— START Data to use —

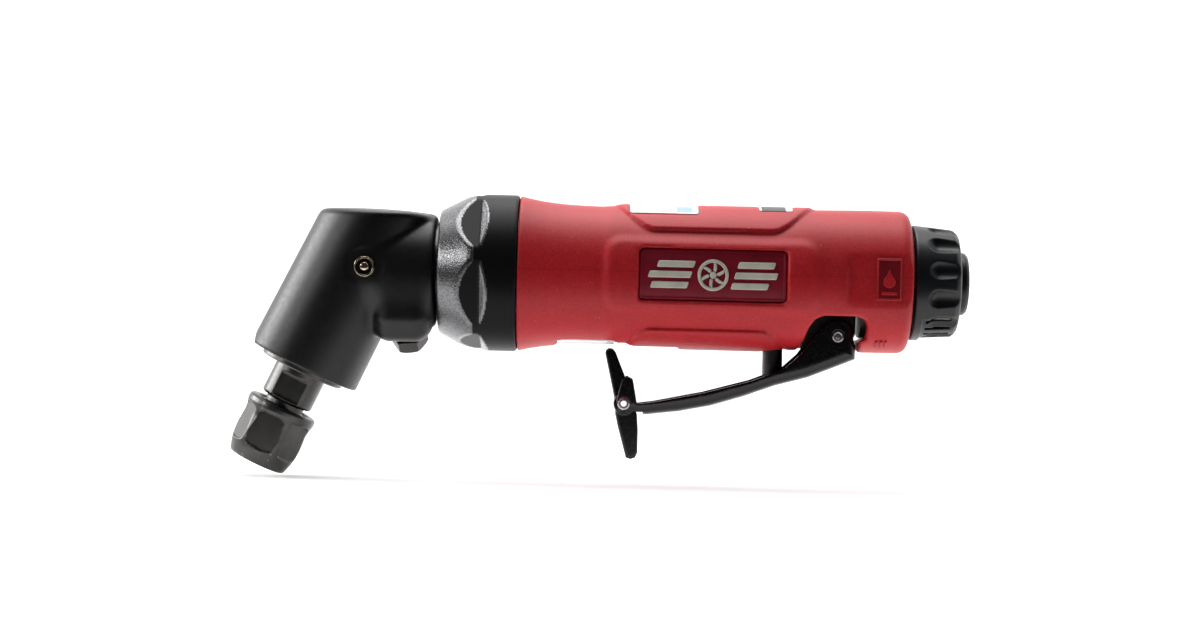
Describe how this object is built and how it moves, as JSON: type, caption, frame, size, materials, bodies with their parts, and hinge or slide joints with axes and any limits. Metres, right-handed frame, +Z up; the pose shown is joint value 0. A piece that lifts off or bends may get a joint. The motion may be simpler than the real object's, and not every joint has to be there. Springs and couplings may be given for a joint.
{
  "type": "angle die grinder",
  "caption": "Air die grinder with a leaning angle head, collet spindle, vane motor in a moulded grip, throttle lever with a safety catch and a turning exhaust deflector.",
  "frame": {"origin": "centre of the air inlet's mouth, on the handle's axis", "axes": "+X along the handle and out of the air inlet, +Z up and away from the lever, +Y to the left of a user who holds it with the head in front"},
  "size_m": [0.1829, 0.039, 0.0709],
  "materials": {
    "black_casting": "satin black paint on cast aluminium",
    "black_ring": "satin black anodised, grainy cone",
    "black_oxide": "black oxide on steel",
    "brass": "machined",
    "bronze": "machined",
    "spring_steel": "satin",
    "bearing_steel": "polished",
    "machined_steel": "machined",
    "gear_steel": "ground",
    "housing_aluminium": "machined",
    "phenolic": "matte",
    "black_rubber": "matte",
    "red_composite": "fine grained moulded composite",
    "badge_red": "smooth moulded",
    "label_white": "printed film",
    "black_lever": "gloss black paint on pressed steel",
    "black_plastic": "satin moulded",
    "felt": "pressed felt"
  },
  "bodies": {
    "housing": {"head_housing": "black_casting", "clamp_nut": "black_ring", "clamp_bolt": "black_oxide", "grease_fitting": "brass", "bearing_retainer": "black_oxide", "lower_spindle_bearing": "bearing_steel", "upper_spindle_bearing": "bearing_steel", "spindle_outer_spacer": "machined_steel", "pinion_cartridge": "black_oxide", "front_pinion_bearing": "bearing_steel", "rear_pinion_bearing": "bearing_steel", "pinion_bearing_spacer": "machined_steel", "pinion_snap_ring": "spring_steel", "nut_snap_ring": "spring_steel", "motor_housing": "housing_aluminium", "front_end_plate": "bronze", "front_rotor_bearing": "bearing_steel", "motor_cylinder": "machined_steel", "rear_end_plate": "bronze", "rear_rotor_bearing": "bearing_steel", "cylinder_pin": "machined_steel", "valve_housing": "black_casting", "housing_gasket": "black_rubber", "valve_seat": "black_rubber", "stem_o_ring": "black_rubber", "valve_spring": "spring_steel", "valve_cap": "brass", "grip": "red_composite", "side_badges": "badge_red", "oil_plate": "badge_red", "top_label": "label_white", "rear_top_label": "label_white", "bottom_label": "label_white", "lever_pin": "machined_steel", "inlet_bushing": "black_oxide", "inlet_screen": "brass", "inlet_o_ring": "black_rubber"},
    "rotor": {"rotor": "machined_steel", "rotor_vanes": "phenolic", "pinion": "gear_steel"},
    "spindle": {"spindle": "black_oxide", "spindle_inner_spacer": "machined_steel", "driven_gear": "gear_steel", "gear_nut": "machined_steel"},
    "collet": {"collet": "spring_steel"},
    "collet_nut": {"collet_nut": "black_oxide"},
    "lever": {"lever": "black_lever", "catch_pin": "machined_steel", "catch_spring": "spring_steel"},
    "safety_catch": {"safety_catch": "black_lever"},
    "throttle_stem": {"throttle_stem": "black_oxide", "throttle_valve": "brass"},
    "exhaust_deflector": {"exhaust_deflector": "black_plastic", "muffler_felt": "felt"}
  },
  "joints": [
    {"name": "rotor_spin", "type": "hinge", "parent": "housing", "child": "rotor", "pos_m": [-0.1538, 0, 0], "axis": [1, 0, 0], "continuous": true},
    {"name": "spindle_spin", "type": "hinge", "parent": "housing", "child": "spindle", "pos_m": [-0.1538, 0, 0], "axis": [-0.4226, 0, -0.9063], "continuous": true},
    {"name": "collet_slide", "type": "slide", "parent": "spindle", "child": "collet", "axis": [-0.4226, 0, -0.9063], "range_m": [0, 0.002]},
    {"name": "nut_turn", "type": "hinge", "parent": "collet", "child": "collet_nut", "pos_m": [-0.1538, 0, 0], "axis": [-0.4226, 0, -0.9063], "range_deg": [0, 720]},
    {"name": "lever_press", "type": "hinge", "parent": "housing", "child": "lever", "pos_m": [-0.0324, 0, -0.0138], "axis": [0, 1, 0], "range_deg": [0, 7.5], "stiffness_Nm_per_rad": 3, "springref_deg": -6.88},
    {"name": "catch_turn", "type": "hinge", "parent": "lever", "child": "safety_catch", "pos_m": [-0.085, 0, -0.0318], "axis": [0, 1, 0], "range_deg": [0, 90]},
    {"name": "stem_slide", "type": "slide", "parent": "housing", "child": "throttle_stem", "axis": [0, 0, 1], "range_m": [0, 0.0021], "deforming": ["valve_spring"]},
    {"name": "deflector_turn", "type": "hinge", "parent": "housing", "child": "exhaust_deflector", "pos_m": [0, 0, 0], "axis": [1, 0, 0], "continuous": true}
  ],
  "couplings": [
    {"joint": "spindle_spin", "follows": "rotor_spin", "ratio": -0.76471},
    {"joint": "collet_slide", "follows": "nut_turn", "m_per_rad": 0.00015915},
    {"joint": "catch_turn", "follows": "lever_press", "ratio": 12},
    {"joint": "stem_slide", "follows": "lever_press", "m_per_rad": 0.0157}
  ]
}
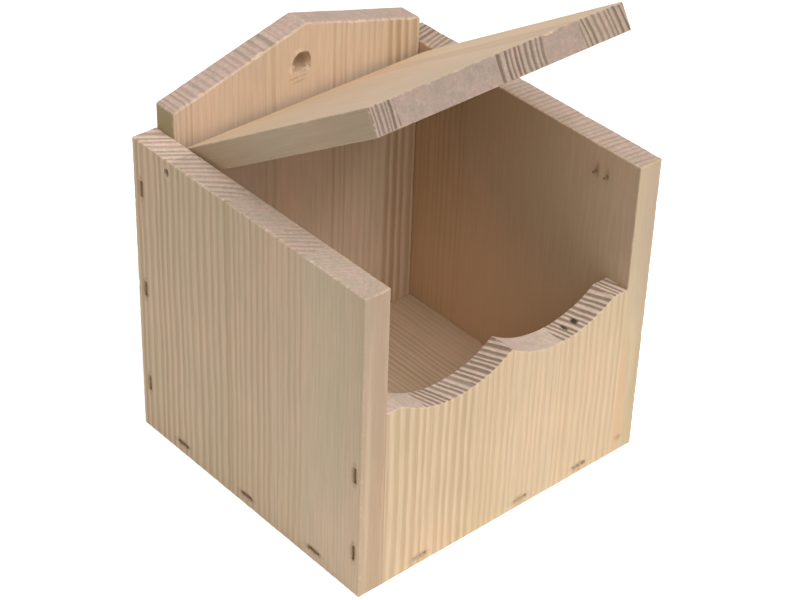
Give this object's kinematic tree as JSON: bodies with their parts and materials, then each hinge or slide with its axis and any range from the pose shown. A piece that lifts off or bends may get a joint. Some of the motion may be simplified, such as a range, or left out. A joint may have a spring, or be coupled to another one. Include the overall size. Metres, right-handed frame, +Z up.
{
  "type": "half-open nest box",
  "caption": "Half-open wooden nest box with a scalloped low front, a gabled back board with a hanging hole, and a lid that tilts between the side walls.",
  "frame": {"origin": "centre of the underside, halfway between the side walls' outer faces and halfway between their front and rear edges", "axes": "+Z up, +Y towards the back board, +X towards the right wall"},
  "size_m": [0.23, 0.214, 0.3159],
  "materials": {
    "side_wood": "raw sawn softwood, matt",
    "front_wood": "raw sawn softwood, matt",
    "back_wood": "raw sawn softwood, matt",
    "floor_wood": "raw sawn softwood, matt",
    "lid_wood": "raw sawn softwood, matt",
    "nail_steel": "dull steel",
    "staple_steel": "dull steel"
  },
  "bodies": {
    "box": {"left_wall": "side_wood", "right_wall": "side_wood", "front_board": "front_wood", "back_board": "back_wood", "floor_board": "floor_wood", "left_hinge_nail": "nail_steel", "right_hinge_nail": "nail_steel", "stop_staple": "staple_steel", "left_front_staple_low": "staple_steel", "left_front_staple_high": "staple_steel", "right_front_staple_low": "staple_steel", "right_front_staple_high": "staple_steel", "left_rear_staple_low": "staple_steel", "left_rear_staple_mid": "staple_steel", "left_rear_staple_high": "staple_steel", "right_rear_staple_low": "staple_steel", "right_rear_staple_mid": "staple_steel", "right_rear_staple_high": "staple_steel", "left_floor_staple_front": "staple_steel", "left_floor_staple_mid": "staple_steel", "left_floor_staple_rear": "staple_steel", "right_floor_staple_front": "staple_steel", "right_floor_staple_mid": "staple_steel", "right_floor_staple_rear": "staple_steel", "front_floor_staple_left": "staple_steel", "front_floor_staple_mid": "staple_steel", "front_floor_staple_right": "staple_steel", "back_floor_staple_left": "staple_steel", "back_floor_staple_mid": "staple_steel", "back_floor_staple_right": "staple_steel"},
    "lid": {"lid": "lid_wood"}
  },
  "joints": [
    {"name": "lid_hinge", "type": "hinge", "parent": "box", "child": "lid", "pos_m": [0, 0.073, 0.2075], "axis": [-1, 0, 0], "range_deg": [-32.5, 60]}
  ]
}
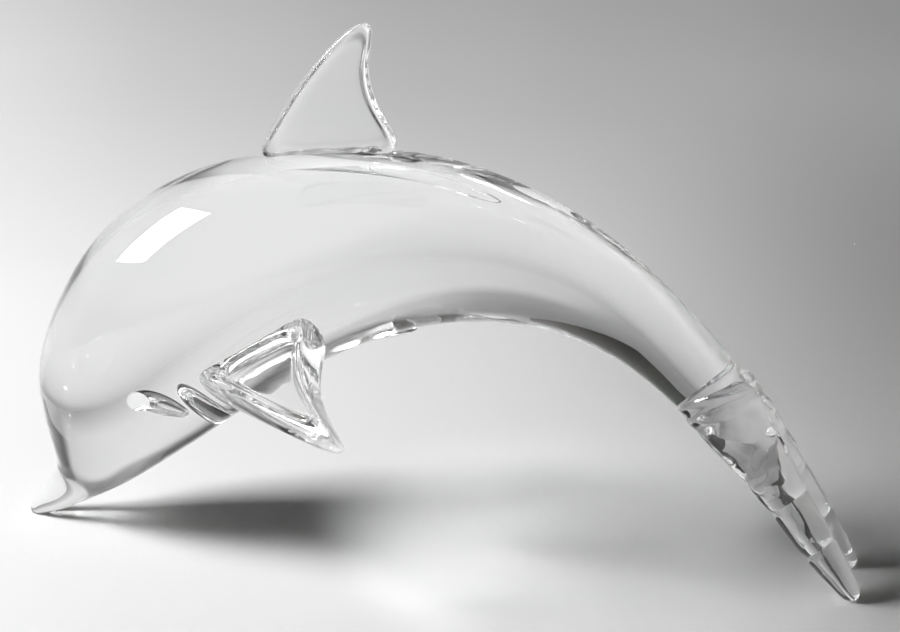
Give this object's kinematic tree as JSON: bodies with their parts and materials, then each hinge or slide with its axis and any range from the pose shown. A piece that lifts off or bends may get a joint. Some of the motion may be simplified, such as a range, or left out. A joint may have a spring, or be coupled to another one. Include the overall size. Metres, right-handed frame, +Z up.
{
  "type": "glass porpoise sculpture",
  "caption": "Solid clear glass sculpture of a leaping porpoise, arched so that it stands on its beak and the tips of its tail lobes.",
  "frame": {"origin": "middle of the bottom of the bounding box, on the surface the sculpture stands on", "axes": "+X from the head towards the tail, +Y towards the animal's right side, which is the far side in the picture, +Z up"},
  "size_m": [0.2482, 0.124, 0.1538],
  "materials": {
    "clear_crystal": "fire-polished, clear"
  },
  "bodies": {
    "root": {"porpoise": "clear_crystal"}
  },
  "joints": []
}
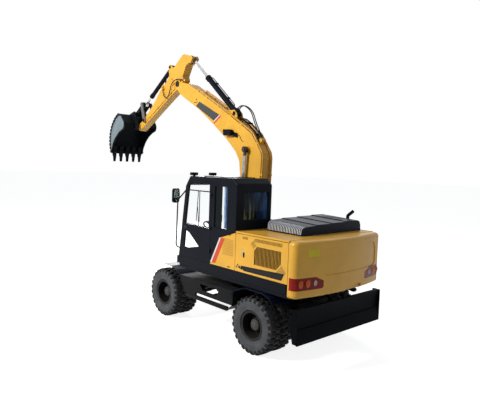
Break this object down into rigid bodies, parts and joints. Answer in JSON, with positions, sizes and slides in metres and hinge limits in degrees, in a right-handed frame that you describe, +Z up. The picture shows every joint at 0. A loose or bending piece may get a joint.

— END Data to use —

Find all lines with "their" in them and copy each one.

Reply
Describe how this object is built and how it moves, as JSON: type, caption, frame, size, materials, bodies with their parts, and hinge or slide joints with axes and any limits. Metres, right-handed frame, +Z up; the pose shown is joint value 0. A piece that lifts off or bends may get a joint. The motion may be simpler than the real object's, and not every joint has to be there. Springs and couplings may be given for a joint.
Give this object's kinematic tree as JSON: bodies with their parts and materials, then each hinge or slide with its axis and any range from the pose shown. A piece that lifts off or bends may get a joint. Some of the motion may be simplified, such as a range, or left out. A joint may have a spring, or be coupled to another one. Include the overall size. Metres, right-handed frame, +Z up.
  "frame": {"origin": "centre of the underside, halfway between the side walls' outer faces and halfway between their front and rear edges", "axes": "+Z up, +Y towards the back board, +X towards the right wall"},
Give this object's kinematic tree as JSON: bodies with their parts and materials, then each hinge or slide with its axis and any range from the pose shown. A piece that lifts off or bends may get a joint. Some of the motion may be simplified, such as a range, or left out. A joint may have a spring, or be coupled to another one. Include the overall size. Metres, right-handed frame, +Z up.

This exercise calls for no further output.